Some time ago I had to debug a strange crash. It was in a multithreaded program and manifested itself only on FreeBSD i386. The code (with all the needed declarations included, seemingly irrelevant details removed, and everything renamed) looks like this:


#include <cstdio>
#include <cstring>
#include <cerrno>
#include <fcntl.h>
#include <unistd.h>
#include <exception>


class system_error : public exception
{
public:
system_error() throw() :error_text(strerror(errno)) {}
virtual const char* what() const throw() { return error_text; }
private:
const char* error_text;
};

class strange_thing
{
public:
strange_thing(); // fills in some useful defaults
private:
// lots of implementation details
};

class strange_container
{
public:
strange_container();
~strange_container() { if (fd != -1) close(fd); }
void play_with_strange_thing(const char* filename);
private:
int fd;
};

strange_container::strange_container()
: fd(-1)
{
play_with_strange_thing("test.file");
}

void strange_container::play_with_strange_thing(const char* filename)
{
fd = open(filename, O_CREAT | O_TRUNC | O_RDWR, 0777);
if (fd == -1)
throw system_error();
strange_thing ss;
/* here goes some code that uses ss and fd */
}

// well, actually it is not the main function, but something buried in a thread
int main(int argc, char* argv[])
{
strange_container c;
return 0;
}



The test file is not created, and the segfault looks like this:

[aep@bsd1 ~/crashtest]$ gdb ./a.out
GNU gdb 6.1.1 [FreeBSD]
Copyright 2004 Free Software Foundation, Inc.
GDB is free software, covered by the GNU General Public License, and you are
welcome to change it and/or distribute copies of it under certain conditions.
Type "show copying" to see the conditions.
There is absolutely no warranty for GDB. Type "show warranty" for details.
This GDB was configured as "i386-marcel-freebsd"...
(gdb) run
Starting program: /usr/home/aep/crashtest/a.out
[New LWP 100043]
[New Thread 0x28301100 (LWP 100043)]

Program received signal SIGSEGV, Segmentation fault.
[Switching to Thread 0x28301100 (LWP 100043)]
strange_container::play_with_strange_thing (this=0x28306098,
filename=0x8048c33 "test.file") at crashtest.cpp:57
57 fd = open(filename, O_CREAT | O_TRUNC | O_RDWR, 0666);


At this point, everything looks valid, including the "this" pointer. By all applicable logic, the program just cannot segfault by calling open() with valid parameters. So I started adding debugging printf() statements. The statement just before the call to play_with_strange_thing() worked fine, and none of the statements inside play_with_strange_thing() worked. Moreover, when I added a printf() as the very first line of strange_container::play_with_strange_thing() and ran gdb on the result, it showed this printf() in the backtrace!

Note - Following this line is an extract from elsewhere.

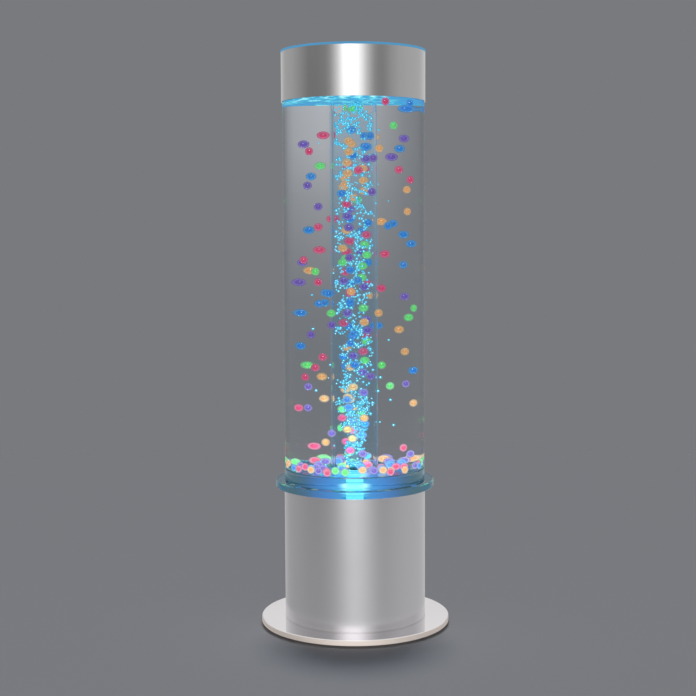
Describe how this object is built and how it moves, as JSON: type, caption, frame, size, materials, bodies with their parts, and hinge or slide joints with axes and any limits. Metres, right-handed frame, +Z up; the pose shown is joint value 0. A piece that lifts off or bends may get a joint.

So, I didn't believe my eyes. I thought (wrongly) that printf() and buffering somehow interacts with the segfault, and thus invented a different mechanism to find out whether a certain line of code was reached by the program. Namely, I replaced all my debugging printf() calls in strange_container::play_with_strange_thing() with throwing exceptions, with the intention to remove them one-by-one:


void strange_container::play_with_strange_thing(const char* filename)
{
throw system_error(); // (1)
fd = open(filename, O_CREAT | O_TRUNC | O_RDWR, 0777);
throw system_error();
if (fd == -1)
throw system_error();
throw system_error(); // (2)
strange_thing ss;
throw system_error(); // (3)
/* here goes some code that uses ss and fd, err... throws system_error() */
}


This worked. I knew for sure that point (2) was reached, and point (3) was't. So there is something bad with creation of the strange thing that, however, doesn't cause gdb to complain about its constructor.

So, I had to take another look into the implementation of the strange_thing class. The issue was actually with the huge size of the object (several megabytes)! So, no wonder that it overflowed the thread stack. You can reproduce the crash on your own system by replacing "lots of implementation details" with "char c[2000000];", implementing the strange_thing default constructor, and running with a low-enough "ulimit -s" setting.

As the reason of the crash became known, it was an easy matter to fix properly, by not creating huge objects on the stack.